Leverage the priming effect. The first session primes participants to notice relevant behaviors between sessions. Use this: "Did anything happen this week related to what we discussed?" Often the between-session observations are more valuable than either session alone.
This approach aligns with how probing techniques for depth work -- but with the added advantage that trust and priming have had time to develop between sessions.
When Second Sessions Are Worth the Investment
Multi-session designs are not always necessary. They are most valuable when:
- The topic involves social desirability. Health behaviors, financial decisions, workplace politics -- anywhere participants have reason to present a polished version of reality.
- You need behavioral specificity. When general claims are insufficient and you need detailed accounts of actual behavior in context.
- The experience unfolds over time. Onboarding flows, adoption journeys, habit formation -- processes that cannot be meaningfully captured in a single retrospective session.
- Previous research hit a ceiling. When single-session studies consistently produce findings that feel surface-level or fail to generate actionable design direction.
This maps to the broader insight from diary studies revealing what interviews miss -- longitudinal methods access experiential layers that single-point-in-time methods cannot reach.
The Economic Argument
The cost argument against second sessions assumes linear returns: two sessions produce twice the data at twice the cost. But the returns are non-linear. Second sessions often produce the breakthrough insights that first sessions miss entirely.
Consider the total cost of a research study that produces findings nobody acts on versus one that produces fewer but more actionable insights. When research findings sit unused because they lack the depth to compel action, the cost of shallow research is hidden but real.
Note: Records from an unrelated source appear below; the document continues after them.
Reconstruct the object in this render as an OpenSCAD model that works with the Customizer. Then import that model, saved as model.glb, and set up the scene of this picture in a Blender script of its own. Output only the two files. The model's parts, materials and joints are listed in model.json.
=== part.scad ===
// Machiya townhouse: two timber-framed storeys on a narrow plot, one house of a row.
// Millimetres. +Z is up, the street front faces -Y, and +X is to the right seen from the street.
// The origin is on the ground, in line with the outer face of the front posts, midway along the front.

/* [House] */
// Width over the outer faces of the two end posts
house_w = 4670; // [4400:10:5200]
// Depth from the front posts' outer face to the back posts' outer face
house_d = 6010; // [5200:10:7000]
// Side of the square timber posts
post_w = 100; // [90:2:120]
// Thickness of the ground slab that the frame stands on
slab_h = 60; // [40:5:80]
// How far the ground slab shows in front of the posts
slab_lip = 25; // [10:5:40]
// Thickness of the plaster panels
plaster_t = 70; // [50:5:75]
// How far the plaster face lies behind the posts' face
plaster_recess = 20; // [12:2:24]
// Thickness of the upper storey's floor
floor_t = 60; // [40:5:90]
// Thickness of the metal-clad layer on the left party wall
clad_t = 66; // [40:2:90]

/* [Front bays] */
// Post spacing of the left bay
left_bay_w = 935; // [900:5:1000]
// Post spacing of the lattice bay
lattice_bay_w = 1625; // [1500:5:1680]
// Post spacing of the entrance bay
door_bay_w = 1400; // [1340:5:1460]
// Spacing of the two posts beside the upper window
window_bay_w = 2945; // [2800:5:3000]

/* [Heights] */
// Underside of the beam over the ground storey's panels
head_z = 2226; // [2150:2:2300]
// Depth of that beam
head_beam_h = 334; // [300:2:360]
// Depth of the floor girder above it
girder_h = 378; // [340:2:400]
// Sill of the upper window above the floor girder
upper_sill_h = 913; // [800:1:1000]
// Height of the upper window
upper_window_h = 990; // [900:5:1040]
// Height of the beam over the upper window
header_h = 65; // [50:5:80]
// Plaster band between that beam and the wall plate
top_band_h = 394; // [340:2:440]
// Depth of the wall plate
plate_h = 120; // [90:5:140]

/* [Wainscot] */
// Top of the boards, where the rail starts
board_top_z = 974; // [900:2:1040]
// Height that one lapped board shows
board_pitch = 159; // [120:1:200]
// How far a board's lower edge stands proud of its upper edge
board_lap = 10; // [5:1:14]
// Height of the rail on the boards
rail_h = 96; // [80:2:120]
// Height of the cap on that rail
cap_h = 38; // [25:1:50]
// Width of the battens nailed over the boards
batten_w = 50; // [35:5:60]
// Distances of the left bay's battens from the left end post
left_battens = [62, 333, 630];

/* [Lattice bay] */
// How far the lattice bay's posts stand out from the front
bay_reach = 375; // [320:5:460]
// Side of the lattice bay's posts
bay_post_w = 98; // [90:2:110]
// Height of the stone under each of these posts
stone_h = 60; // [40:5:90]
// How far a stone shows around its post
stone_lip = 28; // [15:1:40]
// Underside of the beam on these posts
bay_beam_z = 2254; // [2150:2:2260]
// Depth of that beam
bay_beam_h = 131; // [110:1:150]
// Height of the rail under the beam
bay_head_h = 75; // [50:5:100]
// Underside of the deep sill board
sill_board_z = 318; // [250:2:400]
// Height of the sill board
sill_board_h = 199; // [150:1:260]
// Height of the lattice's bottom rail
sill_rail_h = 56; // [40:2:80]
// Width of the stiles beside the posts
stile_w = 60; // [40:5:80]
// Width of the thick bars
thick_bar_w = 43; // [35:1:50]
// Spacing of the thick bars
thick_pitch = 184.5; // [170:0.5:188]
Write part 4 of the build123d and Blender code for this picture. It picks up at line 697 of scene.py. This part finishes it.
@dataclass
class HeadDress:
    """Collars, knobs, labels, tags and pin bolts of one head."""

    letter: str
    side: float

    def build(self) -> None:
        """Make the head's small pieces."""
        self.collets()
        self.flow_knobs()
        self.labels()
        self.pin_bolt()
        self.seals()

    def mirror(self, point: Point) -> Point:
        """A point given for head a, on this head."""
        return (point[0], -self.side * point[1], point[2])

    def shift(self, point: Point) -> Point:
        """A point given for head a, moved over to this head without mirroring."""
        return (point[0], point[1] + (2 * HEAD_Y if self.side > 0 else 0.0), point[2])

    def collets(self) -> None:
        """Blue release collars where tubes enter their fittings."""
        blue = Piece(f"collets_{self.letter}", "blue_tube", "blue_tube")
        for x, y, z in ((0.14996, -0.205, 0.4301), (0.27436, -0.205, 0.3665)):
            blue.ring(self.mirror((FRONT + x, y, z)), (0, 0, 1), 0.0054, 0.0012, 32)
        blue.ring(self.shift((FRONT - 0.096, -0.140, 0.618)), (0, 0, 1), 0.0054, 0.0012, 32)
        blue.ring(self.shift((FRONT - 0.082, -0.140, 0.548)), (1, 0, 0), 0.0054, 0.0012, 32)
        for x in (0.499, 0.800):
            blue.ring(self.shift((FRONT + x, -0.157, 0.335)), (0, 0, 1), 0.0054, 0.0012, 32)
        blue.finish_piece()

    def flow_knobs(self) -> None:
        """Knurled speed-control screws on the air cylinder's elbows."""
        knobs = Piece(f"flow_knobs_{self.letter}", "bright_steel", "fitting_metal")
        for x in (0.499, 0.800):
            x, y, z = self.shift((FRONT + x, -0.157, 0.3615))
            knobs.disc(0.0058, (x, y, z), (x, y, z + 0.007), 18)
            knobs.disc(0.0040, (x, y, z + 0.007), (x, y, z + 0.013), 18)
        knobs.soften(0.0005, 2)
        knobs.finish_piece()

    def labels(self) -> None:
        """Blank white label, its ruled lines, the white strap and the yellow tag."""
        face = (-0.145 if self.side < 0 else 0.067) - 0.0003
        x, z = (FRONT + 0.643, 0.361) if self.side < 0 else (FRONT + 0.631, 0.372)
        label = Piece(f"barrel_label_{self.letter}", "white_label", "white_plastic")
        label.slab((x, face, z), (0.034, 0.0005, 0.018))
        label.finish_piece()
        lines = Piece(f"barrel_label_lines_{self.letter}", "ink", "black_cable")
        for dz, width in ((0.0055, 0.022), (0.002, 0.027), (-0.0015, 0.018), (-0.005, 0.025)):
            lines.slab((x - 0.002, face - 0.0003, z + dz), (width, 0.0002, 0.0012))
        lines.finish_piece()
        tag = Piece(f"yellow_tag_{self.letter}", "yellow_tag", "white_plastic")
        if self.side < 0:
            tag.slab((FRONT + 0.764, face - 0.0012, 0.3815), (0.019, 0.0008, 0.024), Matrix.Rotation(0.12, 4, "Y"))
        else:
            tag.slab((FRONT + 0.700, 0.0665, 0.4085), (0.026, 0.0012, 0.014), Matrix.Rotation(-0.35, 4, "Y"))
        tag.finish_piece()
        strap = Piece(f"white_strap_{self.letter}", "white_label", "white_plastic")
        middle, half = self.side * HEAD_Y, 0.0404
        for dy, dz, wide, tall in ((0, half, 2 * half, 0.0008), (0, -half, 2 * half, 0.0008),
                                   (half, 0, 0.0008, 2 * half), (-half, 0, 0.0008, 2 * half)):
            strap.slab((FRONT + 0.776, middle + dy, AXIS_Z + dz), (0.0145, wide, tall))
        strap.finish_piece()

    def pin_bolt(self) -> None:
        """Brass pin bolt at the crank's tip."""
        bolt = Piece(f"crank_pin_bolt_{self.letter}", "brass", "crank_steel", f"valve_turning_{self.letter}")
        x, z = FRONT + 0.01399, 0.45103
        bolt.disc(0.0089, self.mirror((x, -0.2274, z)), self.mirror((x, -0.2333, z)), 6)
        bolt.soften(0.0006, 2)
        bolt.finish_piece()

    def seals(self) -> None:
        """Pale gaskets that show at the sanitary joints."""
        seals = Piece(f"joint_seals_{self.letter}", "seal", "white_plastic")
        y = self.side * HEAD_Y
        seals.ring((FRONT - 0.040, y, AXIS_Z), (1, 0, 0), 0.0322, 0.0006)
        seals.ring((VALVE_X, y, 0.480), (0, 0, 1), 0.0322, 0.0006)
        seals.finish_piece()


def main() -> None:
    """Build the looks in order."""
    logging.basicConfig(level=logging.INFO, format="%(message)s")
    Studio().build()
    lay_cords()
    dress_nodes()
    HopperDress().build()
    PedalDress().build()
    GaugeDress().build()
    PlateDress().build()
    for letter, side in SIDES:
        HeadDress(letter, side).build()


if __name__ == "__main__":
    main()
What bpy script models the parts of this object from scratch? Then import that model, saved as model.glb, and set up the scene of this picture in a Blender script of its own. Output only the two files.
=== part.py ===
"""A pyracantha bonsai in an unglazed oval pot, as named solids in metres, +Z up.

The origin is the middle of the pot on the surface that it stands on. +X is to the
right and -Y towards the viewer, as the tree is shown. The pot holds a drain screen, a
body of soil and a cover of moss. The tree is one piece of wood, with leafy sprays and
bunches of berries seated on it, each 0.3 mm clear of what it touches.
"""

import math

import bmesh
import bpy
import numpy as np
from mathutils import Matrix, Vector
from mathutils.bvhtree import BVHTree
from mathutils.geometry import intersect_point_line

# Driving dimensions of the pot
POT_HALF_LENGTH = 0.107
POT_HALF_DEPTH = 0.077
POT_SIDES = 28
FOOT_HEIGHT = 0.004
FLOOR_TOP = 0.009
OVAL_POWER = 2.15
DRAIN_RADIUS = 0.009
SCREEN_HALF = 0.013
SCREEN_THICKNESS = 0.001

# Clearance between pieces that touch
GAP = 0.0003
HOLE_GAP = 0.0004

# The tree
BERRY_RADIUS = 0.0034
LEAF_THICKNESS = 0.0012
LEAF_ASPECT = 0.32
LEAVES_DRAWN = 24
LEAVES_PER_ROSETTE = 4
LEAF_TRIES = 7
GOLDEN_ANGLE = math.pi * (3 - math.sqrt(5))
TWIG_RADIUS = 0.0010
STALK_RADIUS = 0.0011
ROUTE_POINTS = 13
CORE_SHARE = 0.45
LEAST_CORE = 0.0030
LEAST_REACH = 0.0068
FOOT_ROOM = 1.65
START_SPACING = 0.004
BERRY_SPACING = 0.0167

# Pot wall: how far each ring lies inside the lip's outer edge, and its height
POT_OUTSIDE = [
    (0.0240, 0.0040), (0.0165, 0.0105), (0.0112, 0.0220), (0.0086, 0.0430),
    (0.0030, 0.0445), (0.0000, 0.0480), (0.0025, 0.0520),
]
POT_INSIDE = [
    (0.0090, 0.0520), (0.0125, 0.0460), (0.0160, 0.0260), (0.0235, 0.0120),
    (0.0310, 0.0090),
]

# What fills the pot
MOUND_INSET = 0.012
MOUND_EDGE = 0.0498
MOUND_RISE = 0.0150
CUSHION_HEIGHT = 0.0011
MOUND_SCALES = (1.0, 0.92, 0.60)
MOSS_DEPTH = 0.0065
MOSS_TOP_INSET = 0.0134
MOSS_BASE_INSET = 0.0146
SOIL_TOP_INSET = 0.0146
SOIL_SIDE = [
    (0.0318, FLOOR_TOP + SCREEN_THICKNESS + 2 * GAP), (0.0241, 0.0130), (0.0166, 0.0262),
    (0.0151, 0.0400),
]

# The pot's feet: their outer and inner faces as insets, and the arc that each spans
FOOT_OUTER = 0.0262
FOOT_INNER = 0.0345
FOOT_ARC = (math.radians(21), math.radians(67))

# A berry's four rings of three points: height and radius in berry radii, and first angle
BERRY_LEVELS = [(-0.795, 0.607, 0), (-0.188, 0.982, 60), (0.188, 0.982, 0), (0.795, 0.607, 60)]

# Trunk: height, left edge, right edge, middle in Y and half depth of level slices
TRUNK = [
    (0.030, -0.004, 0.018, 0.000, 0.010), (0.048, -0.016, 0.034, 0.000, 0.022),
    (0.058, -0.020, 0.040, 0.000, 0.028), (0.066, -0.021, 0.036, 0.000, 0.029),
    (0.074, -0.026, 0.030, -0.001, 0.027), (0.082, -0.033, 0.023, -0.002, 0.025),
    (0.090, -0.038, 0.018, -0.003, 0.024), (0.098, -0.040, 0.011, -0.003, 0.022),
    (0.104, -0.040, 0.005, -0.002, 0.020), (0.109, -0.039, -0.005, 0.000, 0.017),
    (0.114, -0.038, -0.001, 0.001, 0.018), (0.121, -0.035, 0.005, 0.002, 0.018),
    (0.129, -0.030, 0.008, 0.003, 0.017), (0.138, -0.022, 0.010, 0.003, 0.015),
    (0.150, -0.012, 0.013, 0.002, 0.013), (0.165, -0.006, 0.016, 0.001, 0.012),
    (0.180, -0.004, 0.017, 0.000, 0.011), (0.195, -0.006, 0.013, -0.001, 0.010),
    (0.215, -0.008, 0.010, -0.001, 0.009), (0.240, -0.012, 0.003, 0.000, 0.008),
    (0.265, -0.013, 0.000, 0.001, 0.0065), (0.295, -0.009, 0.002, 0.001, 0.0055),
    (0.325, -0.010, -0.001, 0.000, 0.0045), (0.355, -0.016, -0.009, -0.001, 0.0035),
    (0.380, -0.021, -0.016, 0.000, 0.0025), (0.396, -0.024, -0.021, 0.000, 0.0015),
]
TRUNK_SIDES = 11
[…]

A study with 5 participants across two sessions each often produces richer, more actionable findings than a study with 10 participants in single sessions. The depth-over-breadth trade-off favors second sessions when insight quality matters more than coverage.
Practical Implementation
For teams ready to experiment with multi-session designs:
- Start small. Add second sessions to one study per quarter. Compare the depth of findings to your single-session baseline.
- Select strategically. Use multi-session designs for high-stakes research questions where shallow findings carry real business risk.
- Optimize the interval. One to two weeks between sessions is ideal -- enough time for between-session processing, not so much that context decays.
- Brief the same researcher. Continuity matters. The trust built in session one does not transfer to a different researcher in session two.
- Record between-session prompts. Send participants a brief prompt midway between sessions: "Notice any moments this week related to what we discussed." This enhances the priming effect without being intrusive.
The second interview effect is one of the most reliable quality improvements available to qualitative researchers. It requires no new tools, no methodological revolution -- just the discipline to return to the same participant after the rehearsed narrative has been delivered, and the trust has been earned, to ask: "Now tell me what actually happened."